Why it matters: Gillespie Draw is the most technically uncertain segment of the West Corridor that the city has been reserving right of way for in recent years. A focused feasibility study is intended to produce more reliable cost and design information for future funding applications and to determine whether the corridor can be constructed within acceptable technical and fiscal limits.

Public concern: Several members of the public urged the council to reject or scale back the study. "This $353,000 is criminal," said Maggie Vishnevski during public comment, citing a wide disparity between the lowest and highest proposal prices and noting multiple earlier studies. Other speakers asked whether the city should re-issue the request so all proposers bid on the same scope.

Mercer and councilors uniformly said earlier reports were higher-level and that the recommended proposal includes the specific fieldwork (borings, geotech) and NEPA-aligned public engagement YDOT and federal grant programs expect. Mercer said the intent is to avoid later rework that would undermine future federal grant applications.
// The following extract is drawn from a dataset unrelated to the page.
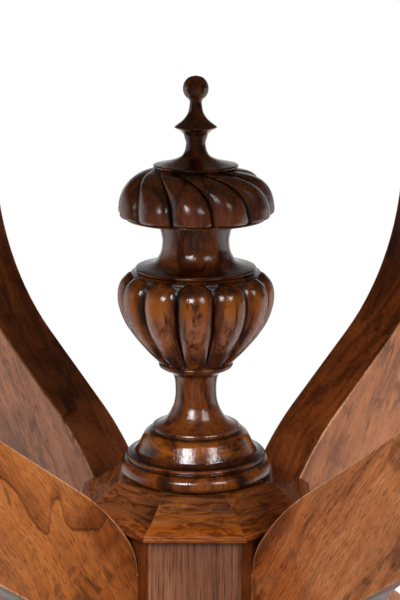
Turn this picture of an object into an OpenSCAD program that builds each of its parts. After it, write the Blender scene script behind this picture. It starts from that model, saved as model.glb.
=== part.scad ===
// Octagonal side table: a veneered octagonal top on a shallow frieze, carried by four S-curved
// plank legs that meet an octagonal post, with a gadrooned urn finial on the post's moulded cap.
// Z is up, the origin is on the floor under the middle, and the front looks along -Y.

/* [Overall] */
// Height from the floor to the top surface
table_h = 750; // [720:1:800]
// Width of the top across two opposite flats
top_w = 660; // [640:1:720]

/* [Top] */
// Thickness of the whole top
top_t = 24; // [20:0.5:32]
// Thickness of the veneers laid on the top
veneer_t = 1.2; // [0.6:0.1:3]
// Width of the edge moulding, seen from above
edge_w = 24; // [20:1:34]
// Radius of the moulding's half-round nose
nose_r = 7; // [4:0.5:9]
// Step between the nose and the hollow below it
nose_step = 1.5; // [0.5:0.5:4]
// Width of the cross-banded border inside the moulding
banding_w = 38; // [20:1:60]

/* [Frieze] */
// Distance of the frieze's face behind the edge of the top
frieze_inset = 30; // [26:1:40]
// Thickness of the frieze boards
frieze_t = 18; // [12:1:24]
// Height of the frieze boards
frieze_h = 46; // [40:1:60]
// Length of a glue block along each board
block_leg = 34; // [20:1:50]
// Height of the glue blocks
block_h = 40; // [20:1:40]

/* [Bearers] */
// Width of the two crossed bearers
bearer_w = 42; // [38:1:60]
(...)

Council action and next steps: Council approved the award by voice vote after discussion about the difference in proposals and scope. One councilor announced a recusal from voting; another abstention was noted during the roll. Staff said it will negotiate final scope details with the firm and begin locational and field work, including geotechnical borings and public outreach. If the study shows constructability and a favorable benefit–cost profile, staff said the city would be better positioned to pursue federal funding programs such as BUILD or RAISE in future cycles.

Quotes: "This proposal will get us to that 30% mark, which will give us the most accurate cost estimate to provide for funding," Public Works Director Hans Mercer told council.

Ending: The study is intended to answer specific technical questions — slope stability, structure type and hydrology — before the city advances design or applies for major construction grants. Staff estimated the initial fieldwork and public-engagement phases could start within weeks of contract approval.